## Start

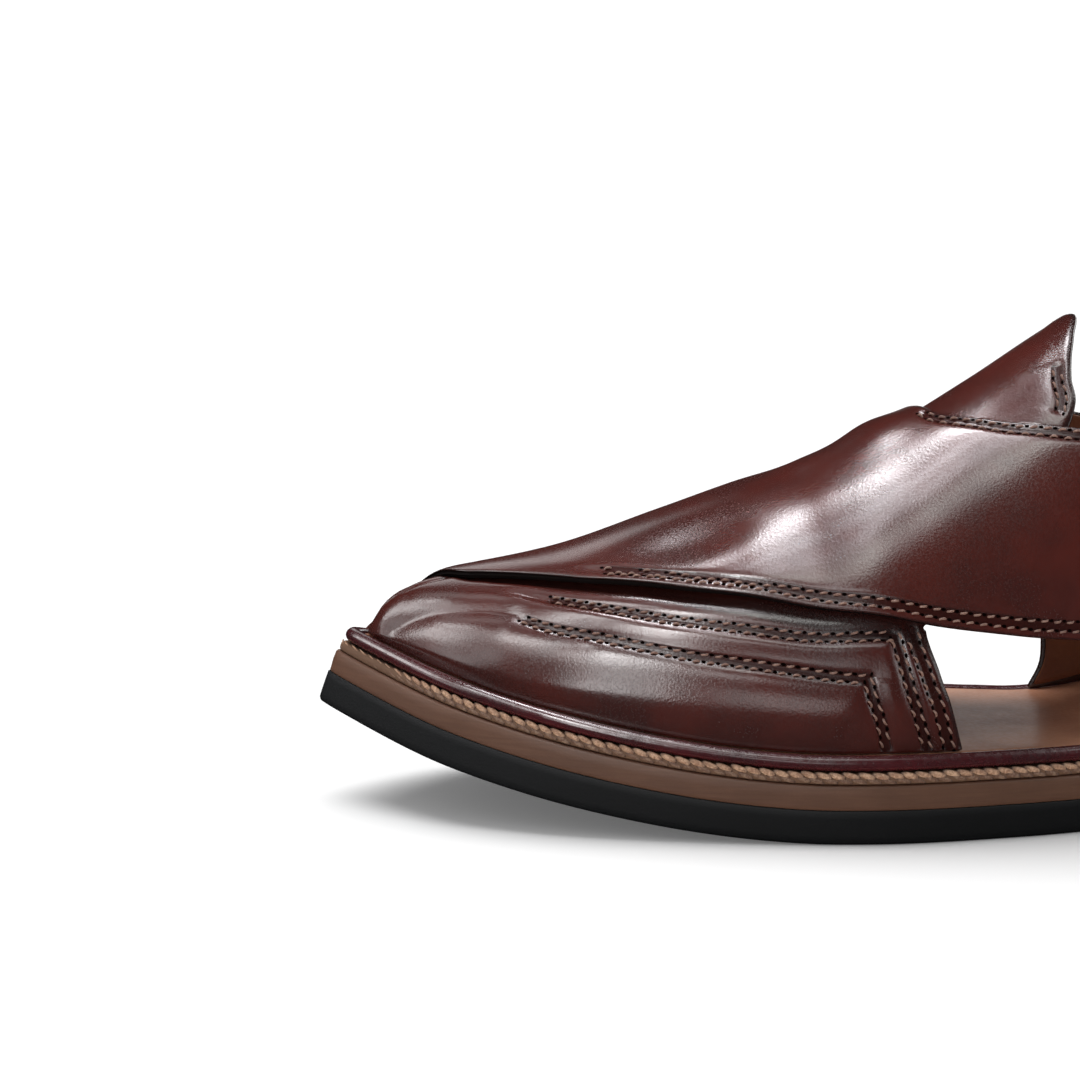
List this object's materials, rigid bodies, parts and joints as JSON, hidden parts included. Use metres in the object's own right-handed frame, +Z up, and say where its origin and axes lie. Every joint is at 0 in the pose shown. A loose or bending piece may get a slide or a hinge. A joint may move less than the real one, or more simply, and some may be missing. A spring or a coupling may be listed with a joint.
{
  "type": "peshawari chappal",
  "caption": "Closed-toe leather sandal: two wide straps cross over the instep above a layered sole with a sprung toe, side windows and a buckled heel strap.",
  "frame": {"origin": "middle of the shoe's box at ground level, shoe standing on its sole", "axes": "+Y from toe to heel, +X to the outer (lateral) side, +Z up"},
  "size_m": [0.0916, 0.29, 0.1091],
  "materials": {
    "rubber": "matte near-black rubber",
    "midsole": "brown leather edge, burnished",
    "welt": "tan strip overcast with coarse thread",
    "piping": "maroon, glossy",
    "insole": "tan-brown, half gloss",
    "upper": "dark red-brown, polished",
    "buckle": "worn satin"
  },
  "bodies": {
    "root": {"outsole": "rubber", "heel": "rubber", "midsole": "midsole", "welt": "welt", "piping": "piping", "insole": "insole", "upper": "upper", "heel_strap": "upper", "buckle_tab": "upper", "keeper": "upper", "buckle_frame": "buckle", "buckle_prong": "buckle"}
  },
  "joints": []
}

## End
## Start

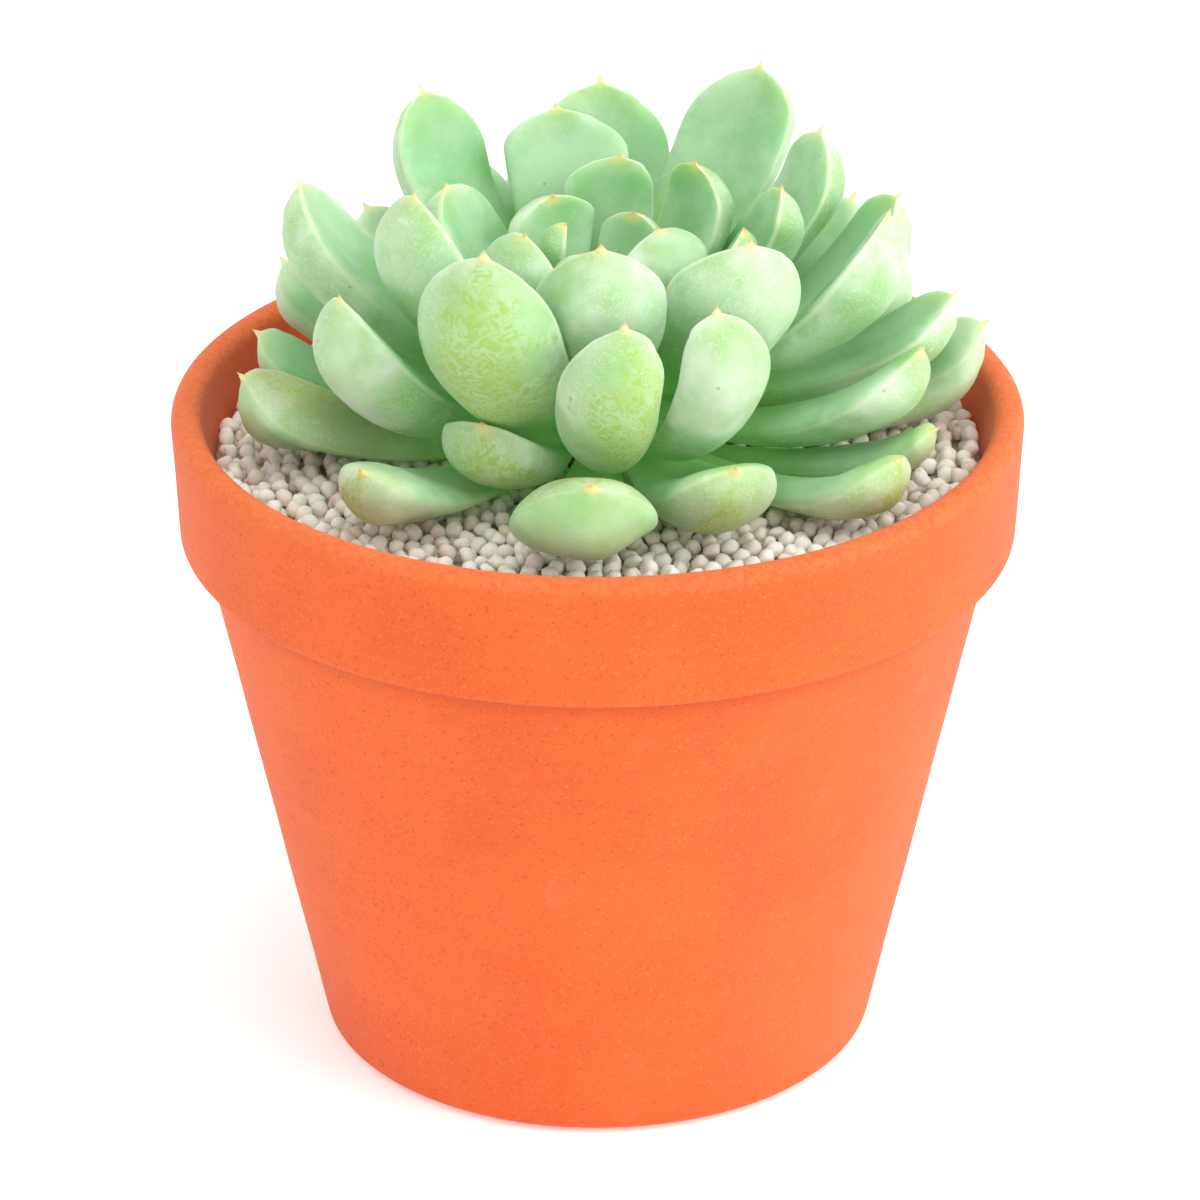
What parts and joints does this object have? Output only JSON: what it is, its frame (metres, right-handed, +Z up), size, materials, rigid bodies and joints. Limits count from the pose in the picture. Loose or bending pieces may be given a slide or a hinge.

## End

### DIRECTIVE:
In the material above, find the lines that contain "from" and show them.

### ANSWER TO THIS PROBLEM:
  "frame": {"origin": "middle of the shoe's box at ground level, shoe standing on its sole", "axes": "+Y from toe to heel, +X to the outer (lateral) side, +Z up"},
What parts and joints does this object have? Output only JSON: what it is, its frame (metres, right-handed, +Z up), size, materials, rigid bodies and joints. Limits count from the pose in the picture. Loose or bending pieces may be given a slide or a hinge.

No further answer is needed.